Why is $\big\{X:X\subseteq\{3,2,a\}\text{ and }|X|=4\big\}$ empty? Write out the following set by listing its elements between braces:
$$\big\{X:X\subseteq\{3,2,a\}\text{ and }|X|=4\big\}=\emptyset$$
The above answer is correct, however can someone explain why this is so? If the size of $X$ must be $4$, why can the only element be none?
 A: On the left we have a set of all sets $X$, that are subsets of set $\{3,2,a\}$ and have $4$ elements.
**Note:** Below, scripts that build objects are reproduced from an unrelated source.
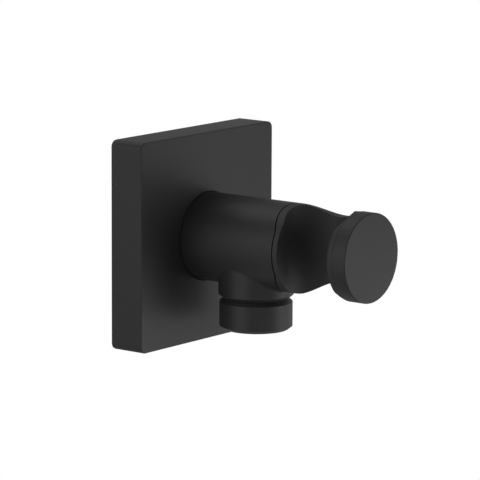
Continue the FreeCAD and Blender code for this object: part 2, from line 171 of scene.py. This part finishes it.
# %% Finish builder
def finish_material(name, dark, light, roughness, relief, pattern, **shader):
    """A material whose colour runs from dark to light and whose roughness runs over its range."""
    material = bpy.data.materials.new(name)
    material.use_nodes = True
    tree = material.node_tree
    surface = tree.nodes["Principled BSDF"]
    for socket, value in shader.items():
        surface.inputs[socket.replace("_", " ")].default_value = value
    group, group_values, shift_output = pattern
    marks = add_node(tree, "ShaderNodeGroup", node_tree=group)
    for socket, value in group_values.items():
        marks.inputs[socket].default_value = value
    tint = add_node(tree, "ShaderNodeMix", data_type="RGBA")
    tint.inputs["A"].default_value = (*dark, 1)
    tint.inputs["B"].default_value = (*light, 1)
    tree.links.new(marks.outputs[shift_output], tint.inputs["Factor"])
    tree.links.new(tint.outputs["Result"], surface.inputs["Base Color"])
    spread = add_node(tree, "ShaderNodeMapRange")
    spread.inputs["To Min"].default_value, spread.inputs["To Max"].default_value = roughness
    tree.links.new(marks.outputs[shift_output], spread.inputs["Value"])
    tree.links.new(spread.outputs["Result"], surface.inputs["Roughness"])
    bump = add_node(tree, "ShaderNodeBump")
    bump.inputs["Distance"].default_value = relief
    tree.links.new(marks.outputs["Height"], bump.inputs["Height"])
    tree.links.new(bump.outputs["Normal"], surface.inputs["Normal"])
    return material


# %% Patterns: a group, its values, and the output that shifts colour and roughness
SPRAYED = (fine_grain, {"Grain Scale": 2600.0, "Cloud Scale": 55.0}, "Cloud")
MOULDED = (fine_grain, {"Grain Scale": 3600.0, "Cloud Scale": 80.0}, "Cloud")
TURNED = (turning_marks, {"Ring Scale": 2400.0, "Wander": 0.4}, "Streak")


def grey(level):
    """A neutral colour."""
    return (level, level, level)


print("patterns", len((SPRAYED, MOULDED, TURNED)))

# %% The finishes of this product
finishes = {
    "black_coat": finish_material(
        "black_coat", dark=grey(0.030), light=grey(0.034), roughness=(0.44, 0.50),
        relief=0.004 * MM, pattern=SPRAYED, Specular_IOR_Level=0.35),
    "black_plastic": finish_material(
        "black_plastic", dark=grey(0.033), light=grey(0.037), roughness=(0.52, 0.60),
        relief=0.005 * MM, pattern=MOULDED, Specular_IOR_Level=0.4),
    "rubber": finish_material(
        "rubber", dark=grey(0.016), light=grey(0.022), roughness=(0.6, 0.75),
        relief=0.004 * MM, pattern=MOULDED),
    "white_plastic": finish_material(
        "white_plastic", dark=(0.72, 0.72, 0.70), light=(0.78, 0.78, 0.76), roughness=(0.32, 0.42),
        relief=0.002 * MM, pattern=MOULDED),
    "brass": finish_material(
        "brass", dark=(0.58, 0.41, 0.17), light=(0.68, 0.50, 0.22), roughness=(0.22, 0.36),
        relief=0.003 * MM, pattern=TURNED, Metallic=1.0),
    "dark_steel": finish_material(
        "dark_steel", dark=grey(0.05), light=grey(0.08), roughness=(0.35, 0.5),
        relief=0.002 * MM, pattern=TURNED, Metallic=1.0),
    "spring_steel": finish_material(
        "spring_steel", dark=grey(0.50), light=grey(0.60), roughness=(0.25, 0.35),
        relief=0.002 * MM, pattern=TURNED, Metallic=1.0),
}
print("finishes", sorted(finishes))

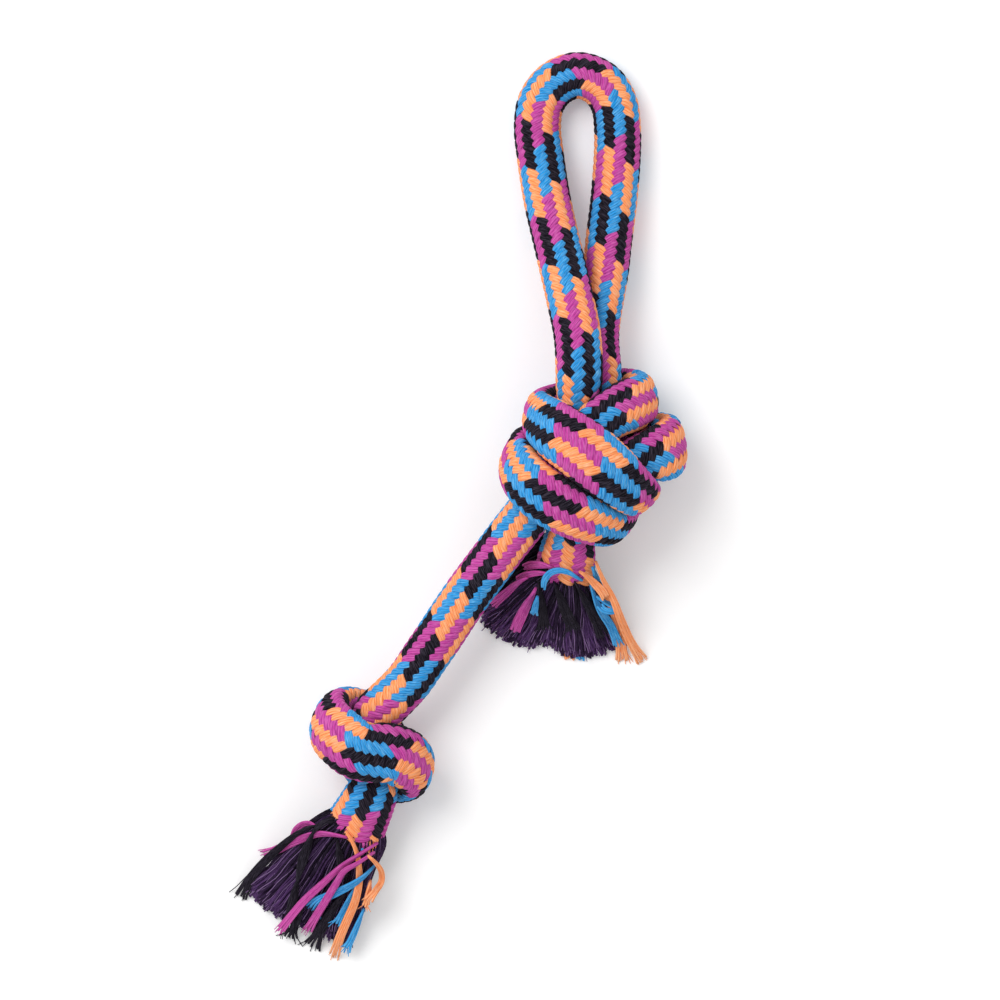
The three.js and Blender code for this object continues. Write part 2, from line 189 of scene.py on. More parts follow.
rope = {
    "radius": 0.010,
    "station": 0.0005,  # between two cross-sections
    "coarse": 4,  # stations between two that are fitted to their neighbours
    "rays": 48,
    "columns": 96,
    "sameBend": 0.006,  # rope nearer than this along itself doesn't press on itself
    "reach": 0.045,  # how near another turn has to be to press
    "pressing": 8,  # how square a pressed side becomes
    "overFloor": 0.0006,  # room for the strands' own roundness
    "upright": 12,  # curvature, per metre, under which a flattened rope lies flat on its side
    "lineEasing": 2.0,  # stations over which the centre line is smoothed
    "easing": 10,  # the same for the sizes and leans
    "bendEasing": 12,  # and for the bends
    "pressEasing": (1.5, 1.2),  # coarse stations and rays over which a pressed side is smoothed
    "outward": 0.6,  # how far a surface direction is turned straight outwards
    "sizes": [  # place on the route, half thickness towards the bend's middle, half width beside it
        (0, 0.0088, 0.0132), (2, 0.0088, 0.0132), (3.5, 0.0088, 0.0125), (7, 0.0088, 0.0142),
        (9, 0.0078, 0.0142), (11, 0.0085, 0.013), (15, 0.0085, 0.0125), (16.5, 0.0072, 0.0125),
        (18, 0.0088, 0.0135), (20.5, 0.0088, 0.0135), (22.5, 0.0072, 0.012), (25, 0.0085, 0.011),
        (29, 0.0095, 0.0105), (30.5, 0.01, 0.01), (50, 0.01, 0.01), (52, 0.0092, 0.0105),
        (54, 0.0065, 0.012), (56, 0.0075, 0.013), (57.5, 0.0085, 0.0155), (60, 0.0085, 0.0155),
        (61.5, 0.0075, 0.0142), (63, 0.0085, 0.012), (67, 0.0075, 0.012), (69, 0.0065, 0.0125),
        (71, 0.0085, 0.0125), (74, 0.009, 0.011), (76, 0.01, 0.01), (83, 0.01, 0.01),
        (84.5, 0.0088, 0.011), (87, 0.0078, 0.0115), (90, 0.0078, 0.0115), (91.5, 0.0085, 0.0142),
        (94, 0.0085, 0.0142), (95.5, 0.0078, 0.013), (98, 0.0085, 0.011), (101, 0.0085, 0.0108),
        (102, 0.009, 0.0115), (103, 0.009, 0.0135), (104, 0.009, 0.0142),
    ],
    "leans": [  # place on the route, and how far the pressed rope sits off it
        (1, (-0.0015, 0, 0)), (3, (-0.002, 0, 0)), (5, (0, -0.0028, 0)), (7, (0, -0.0048, 0)),
        (10, (0, -0.0048, 0)), (12, (0, 0, 0)), (14, (0.002, 0, 0)), (16, (0.002, 0, 0)),
        (18, (0, 0.001, 0)), (20.5, (-0.0035, 0.005, 0)), (24, (-0.0035, 0.005, 0)), (26, (0, 0, 0)),
        (46.5, (0, 0, 0)), (48, (-0.004, 0, 0)), (50, (-0.004, 0, 0)), (54, (-0.006, 0, 0)),
        (57, (-0.005, 0, 0)), (59, (0, -0.001, 0)), (61, (0.001, -0.004, 0)), (63, (0.0015, -0.0062, 0)),
        (65, (0.0015, -0.0062, 0)), (66.5, (-0.0068, -0.001, 0)), (68.5, (-0.0045, -0.005, 0)),
        (70, (-0.004, -0.0015, 0)), (71.5, (-0.0045, 0.002, 0)), (73, (0, 0, 0)), (84, (0, 0, 0)),
        (85, (0.004, 0.002, 0)),
        (87, (0.004, 0.002, 0)), (88.5, (-0.0028, 0.0073, 0)), (92, (-0.0028, 0.0073, 0)),
        (93.5, (0.001, -0.0072, 0)), (96, (-0.0005, -0.0078, 0)), (97.5, (0, -0.0045, 0)),
        (100, (-0.003, 0, 0)), (101.5, (0, 0, 0)), (103, (-0.0024, -0.0033, -0.0005)),
    ],
}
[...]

But the subset of set with $3$ elements can have at most $3$ elements, so there aren't any such sets $X$. That's why on the right side we have an empty set.
A: Try creating a list of every subset of $\{3,2,a\}$. You get the following:
$$\newcommand{\set}[1]{\left\{ #1 \right\}}\begin{align*}
&\varnothing \\
&\set{3} \\
&\set{2} \\
&\set{3, 2} \\
&\set{a} \\
&\set{3, a} \\
&\set{2, a} \\
&\set{3, 2, a}
\end{align*}$$
Remember that, for finite sets, $|X|$ gives you the number of elements in $X$.
Do any of the above sets $X$ have $|X|=4$? Clearly, not.
Hence, the collection of subsets of $\set{3,2,a}$ with precisely $4$ elements -- that is, the set
$$\set{X \mid X \subseteq \set{3,2,a} \text{ and } |X| = 4}$$
must be empty: no set satisfies those conditions.

Remember, you are being asked to give a list of the sets $X$ which meet the conditions

*

*$X \subseteq \set{3,2,a}$

*$|X|=4$
a "set of sets," if you will. You are not being asked to list the members of such a set, but the sets that meet the conditions.